--- START OF Supplied entries ---

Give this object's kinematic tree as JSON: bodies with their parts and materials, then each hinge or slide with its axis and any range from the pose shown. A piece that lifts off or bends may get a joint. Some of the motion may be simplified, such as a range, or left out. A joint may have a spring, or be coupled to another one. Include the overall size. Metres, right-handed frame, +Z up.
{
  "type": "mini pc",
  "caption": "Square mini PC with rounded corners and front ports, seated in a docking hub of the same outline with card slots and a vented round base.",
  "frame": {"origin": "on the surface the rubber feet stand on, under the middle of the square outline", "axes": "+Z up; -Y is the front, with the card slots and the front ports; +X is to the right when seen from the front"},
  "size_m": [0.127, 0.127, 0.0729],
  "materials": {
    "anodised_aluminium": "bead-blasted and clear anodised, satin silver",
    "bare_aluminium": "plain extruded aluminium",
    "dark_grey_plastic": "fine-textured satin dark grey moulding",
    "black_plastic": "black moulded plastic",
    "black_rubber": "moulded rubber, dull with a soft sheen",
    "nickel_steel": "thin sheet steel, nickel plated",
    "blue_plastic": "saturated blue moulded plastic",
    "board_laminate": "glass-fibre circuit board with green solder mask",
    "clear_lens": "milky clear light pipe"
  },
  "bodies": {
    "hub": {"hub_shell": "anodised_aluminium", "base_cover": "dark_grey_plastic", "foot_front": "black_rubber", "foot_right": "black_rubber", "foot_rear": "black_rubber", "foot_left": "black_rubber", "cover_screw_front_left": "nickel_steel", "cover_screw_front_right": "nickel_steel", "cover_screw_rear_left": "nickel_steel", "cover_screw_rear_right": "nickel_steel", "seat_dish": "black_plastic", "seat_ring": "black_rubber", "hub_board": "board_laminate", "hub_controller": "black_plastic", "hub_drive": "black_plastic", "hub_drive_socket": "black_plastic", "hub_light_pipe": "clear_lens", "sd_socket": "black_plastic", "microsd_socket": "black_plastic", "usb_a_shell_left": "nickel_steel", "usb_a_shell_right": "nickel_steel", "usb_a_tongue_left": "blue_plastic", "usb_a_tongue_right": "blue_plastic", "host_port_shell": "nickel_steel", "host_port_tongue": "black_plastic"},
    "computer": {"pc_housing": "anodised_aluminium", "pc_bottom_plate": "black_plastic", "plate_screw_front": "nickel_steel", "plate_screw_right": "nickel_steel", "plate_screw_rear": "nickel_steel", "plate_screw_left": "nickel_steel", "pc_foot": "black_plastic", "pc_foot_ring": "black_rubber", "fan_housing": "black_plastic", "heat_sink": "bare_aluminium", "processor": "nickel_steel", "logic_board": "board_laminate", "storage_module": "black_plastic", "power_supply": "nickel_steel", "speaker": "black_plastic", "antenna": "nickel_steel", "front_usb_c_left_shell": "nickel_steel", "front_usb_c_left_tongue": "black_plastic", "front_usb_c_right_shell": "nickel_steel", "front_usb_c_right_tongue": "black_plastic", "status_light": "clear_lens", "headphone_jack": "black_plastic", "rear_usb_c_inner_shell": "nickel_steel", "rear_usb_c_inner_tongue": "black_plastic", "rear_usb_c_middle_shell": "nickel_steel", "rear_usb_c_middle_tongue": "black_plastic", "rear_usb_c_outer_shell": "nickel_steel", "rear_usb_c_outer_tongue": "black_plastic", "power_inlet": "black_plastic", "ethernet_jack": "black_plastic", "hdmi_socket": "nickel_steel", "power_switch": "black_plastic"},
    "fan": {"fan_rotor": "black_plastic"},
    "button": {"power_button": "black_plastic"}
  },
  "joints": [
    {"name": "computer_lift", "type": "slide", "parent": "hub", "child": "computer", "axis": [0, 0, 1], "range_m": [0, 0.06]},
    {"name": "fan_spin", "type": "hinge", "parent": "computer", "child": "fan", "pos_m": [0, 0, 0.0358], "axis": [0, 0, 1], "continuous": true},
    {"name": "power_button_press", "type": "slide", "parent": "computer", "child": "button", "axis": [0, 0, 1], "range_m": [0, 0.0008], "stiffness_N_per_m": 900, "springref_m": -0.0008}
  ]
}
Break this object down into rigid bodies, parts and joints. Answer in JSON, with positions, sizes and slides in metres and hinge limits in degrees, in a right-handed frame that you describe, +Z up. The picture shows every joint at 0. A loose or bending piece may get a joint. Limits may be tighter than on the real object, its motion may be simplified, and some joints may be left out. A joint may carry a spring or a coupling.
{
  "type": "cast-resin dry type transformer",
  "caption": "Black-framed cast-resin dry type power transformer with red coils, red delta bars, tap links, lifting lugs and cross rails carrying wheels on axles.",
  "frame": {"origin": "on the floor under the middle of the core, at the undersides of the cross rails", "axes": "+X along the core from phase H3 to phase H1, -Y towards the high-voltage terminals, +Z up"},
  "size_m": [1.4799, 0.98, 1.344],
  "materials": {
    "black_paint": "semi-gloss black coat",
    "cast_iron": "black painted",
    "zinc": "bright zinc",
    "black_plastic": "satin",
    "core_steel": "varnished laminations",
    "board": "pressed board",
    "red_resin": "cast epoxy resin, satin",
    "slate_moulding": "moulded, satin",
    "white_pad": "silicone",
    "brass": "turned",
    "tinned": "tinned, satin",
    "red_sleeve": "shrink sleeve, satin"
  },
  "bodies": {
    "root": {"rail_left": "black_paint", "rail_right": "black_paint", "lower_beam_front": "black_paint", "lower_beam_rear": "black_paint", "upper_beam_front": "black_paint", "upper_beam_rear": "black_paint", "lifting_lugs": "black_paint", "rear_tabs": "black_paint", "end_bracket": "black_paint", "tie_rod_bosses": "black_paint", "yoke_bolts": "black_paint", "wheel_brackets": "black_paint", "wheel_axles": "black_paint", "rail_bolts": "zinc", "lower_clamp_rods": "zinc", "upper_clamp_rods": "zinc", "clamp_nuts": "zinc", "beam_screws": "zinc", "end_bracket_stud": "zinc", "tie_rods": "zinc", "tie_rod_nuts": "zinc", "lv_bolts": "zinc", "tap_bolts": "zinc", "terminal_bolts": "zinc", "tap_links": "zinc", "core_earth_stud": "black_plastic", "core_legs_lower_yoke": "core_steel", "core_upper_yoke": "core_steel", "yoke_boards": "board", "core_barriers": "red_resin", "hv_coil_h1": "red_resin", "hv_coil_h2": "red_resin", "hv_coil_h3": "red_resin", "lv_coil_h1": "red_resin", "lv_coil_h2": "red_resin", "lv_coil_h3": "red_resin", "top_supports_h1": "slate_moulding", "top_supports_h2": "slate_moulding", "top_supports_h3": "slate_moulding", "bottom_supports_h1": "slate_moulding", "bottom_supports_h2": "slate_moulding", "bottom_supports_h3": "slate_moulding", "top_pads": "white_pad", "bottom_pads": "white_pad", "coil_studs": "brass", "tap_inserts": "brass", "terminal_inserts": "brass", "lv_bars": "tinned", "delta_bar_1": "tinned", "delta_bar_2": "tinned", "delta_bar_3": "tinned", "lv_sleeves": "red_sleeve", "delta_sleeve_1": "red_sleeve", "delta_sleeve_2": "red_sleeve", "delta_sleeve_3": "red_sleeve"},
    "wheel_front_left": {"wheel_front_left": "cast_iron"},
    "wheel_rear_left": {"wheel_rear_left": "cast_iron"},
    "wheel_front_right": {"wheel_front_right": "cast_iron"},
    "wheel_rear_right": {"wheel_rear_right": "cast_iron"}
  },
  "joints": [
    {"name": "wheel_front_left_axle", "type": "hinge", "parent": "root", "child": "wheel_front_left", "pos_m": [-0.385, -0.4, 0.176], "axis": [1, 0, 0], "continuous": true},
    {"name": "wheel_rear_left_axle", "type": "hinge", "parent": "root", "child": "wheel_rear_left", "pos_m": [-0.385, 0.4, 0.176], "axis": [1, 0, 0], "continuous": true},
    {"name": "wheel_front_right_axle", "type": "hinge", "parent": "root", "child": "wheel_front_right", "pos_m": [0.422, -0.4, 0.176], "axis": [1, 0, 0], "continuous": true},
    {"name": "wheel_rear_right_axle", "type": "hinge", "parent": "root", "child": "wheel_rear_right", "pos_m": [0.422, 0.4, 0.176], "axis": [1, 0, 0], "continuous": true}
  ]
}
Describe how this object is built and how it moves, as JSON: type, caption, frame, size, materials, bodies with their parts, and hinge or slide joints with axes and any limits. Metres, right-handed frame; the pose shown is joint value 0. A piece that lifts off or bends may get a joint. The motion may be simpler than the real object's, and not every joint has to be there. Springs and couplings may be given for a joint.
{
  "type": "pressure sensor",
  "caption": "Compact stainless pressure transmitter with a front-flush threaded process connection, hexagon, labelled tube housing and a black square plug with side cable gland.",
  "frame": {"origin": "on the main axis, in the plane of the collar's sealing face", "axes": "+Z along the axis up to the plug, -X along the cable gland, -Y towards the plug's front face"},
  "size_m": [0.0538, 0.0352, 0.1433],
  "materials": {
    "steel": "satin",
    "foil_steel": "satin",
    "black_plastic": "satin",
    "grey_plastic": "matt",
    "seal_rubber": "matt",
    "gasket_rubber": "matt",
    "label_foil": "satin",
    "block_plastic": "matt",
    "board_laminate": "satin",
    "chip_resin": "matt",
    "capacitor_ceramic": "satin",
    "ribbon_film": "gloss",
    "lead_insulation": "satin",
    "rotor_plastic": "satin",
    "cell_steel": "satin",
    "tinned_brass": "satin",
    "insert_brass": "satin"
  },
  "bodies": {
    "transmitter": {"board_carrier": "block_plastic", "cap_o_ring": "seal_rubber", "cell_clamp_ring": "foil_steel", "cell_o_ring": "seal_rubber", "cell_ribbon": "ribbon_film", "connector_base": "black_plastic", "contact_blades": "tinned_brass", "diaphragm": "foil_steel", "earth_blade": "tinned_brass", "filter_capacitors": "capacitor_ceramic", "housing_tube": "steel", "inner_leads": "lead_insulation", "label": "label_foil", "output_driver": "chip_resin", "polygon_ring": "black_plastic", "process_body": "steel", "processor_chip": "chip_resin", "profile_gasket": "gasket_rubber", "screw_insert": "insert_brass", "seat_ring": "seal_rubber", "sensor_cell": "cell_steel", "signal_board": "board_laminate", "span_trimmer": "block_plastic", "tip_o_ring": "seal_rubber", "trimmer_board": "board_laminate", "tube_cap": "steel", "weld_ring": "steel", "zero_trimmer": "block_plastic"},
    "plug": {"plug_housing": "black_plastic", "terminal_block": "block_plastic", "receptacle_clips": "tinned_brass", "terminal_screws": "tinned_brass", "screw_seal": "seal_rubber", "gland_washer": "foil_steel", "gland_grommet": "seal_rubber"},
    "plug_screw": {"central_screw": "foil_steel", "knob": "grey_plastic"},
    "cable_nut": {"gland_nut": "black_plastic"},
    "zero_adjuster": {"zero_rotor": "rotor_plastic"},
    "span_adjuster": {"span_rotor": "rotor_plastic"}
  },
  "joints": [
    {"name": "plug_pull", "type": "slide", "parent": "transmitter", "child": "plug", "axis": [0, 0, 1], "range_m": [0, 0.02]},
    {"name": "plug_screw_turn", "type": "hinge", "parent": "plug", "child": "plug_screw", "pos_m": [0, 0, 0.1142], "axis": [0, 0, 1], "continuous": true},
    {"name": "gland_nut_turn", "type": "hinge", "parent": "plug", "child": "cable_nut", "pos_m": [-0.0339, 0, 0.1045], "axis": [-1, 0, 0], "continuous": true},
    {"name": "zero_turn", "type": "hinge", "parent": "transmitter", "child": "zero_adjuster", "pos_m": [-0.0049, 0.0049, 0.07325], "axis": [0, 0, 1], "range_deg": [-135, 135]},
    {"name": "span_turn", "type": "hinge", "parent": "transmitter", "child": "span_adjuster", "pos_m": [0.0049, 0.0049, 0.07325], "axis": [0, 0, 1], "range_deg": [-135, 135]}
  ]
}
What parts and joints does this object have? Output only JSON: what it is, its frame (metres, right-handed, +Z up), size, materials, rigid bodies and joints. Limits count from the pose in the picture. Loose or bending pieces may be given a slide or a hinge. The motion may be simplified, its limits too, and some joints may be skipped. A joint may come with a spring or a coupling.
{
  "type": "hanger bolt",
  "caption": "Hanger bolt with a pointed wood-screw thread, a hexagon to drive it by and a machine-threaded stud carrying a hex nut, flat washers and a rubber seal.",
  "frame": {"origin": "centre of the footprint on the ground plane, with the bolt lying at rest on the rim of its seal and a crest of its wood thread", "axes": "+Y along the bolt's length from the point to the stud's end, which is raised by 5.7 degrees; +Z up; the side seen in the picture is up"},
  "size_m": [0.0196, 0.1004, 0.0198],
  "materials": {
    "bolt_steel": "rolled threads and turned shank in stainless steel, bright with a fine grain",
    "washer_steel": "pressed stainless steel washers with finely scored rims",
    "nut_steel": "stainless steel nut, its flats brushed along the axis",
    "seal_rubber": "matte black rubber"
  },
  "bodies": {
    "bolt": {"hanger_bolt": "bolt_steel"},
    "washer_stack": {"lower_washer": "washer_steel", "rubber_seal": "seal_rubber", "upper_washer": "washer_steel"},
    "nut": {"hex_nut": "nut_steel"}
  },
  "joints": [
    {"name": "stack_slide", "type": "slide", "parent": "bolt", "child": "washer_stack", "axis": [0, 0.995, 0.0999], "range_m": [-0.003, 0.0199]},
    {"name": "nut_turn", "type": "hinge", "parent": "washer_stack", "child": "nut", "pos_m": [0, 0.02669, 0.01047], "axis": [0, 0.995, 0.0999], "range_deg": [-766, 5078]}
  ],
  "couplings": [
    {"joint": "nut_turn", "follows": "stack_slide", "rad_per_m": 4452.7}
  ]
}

--- END OF Supplied entries ---

Your goal: How many lines of these entries hold the string "this"? Answer with the number alone.

Exercise result: 4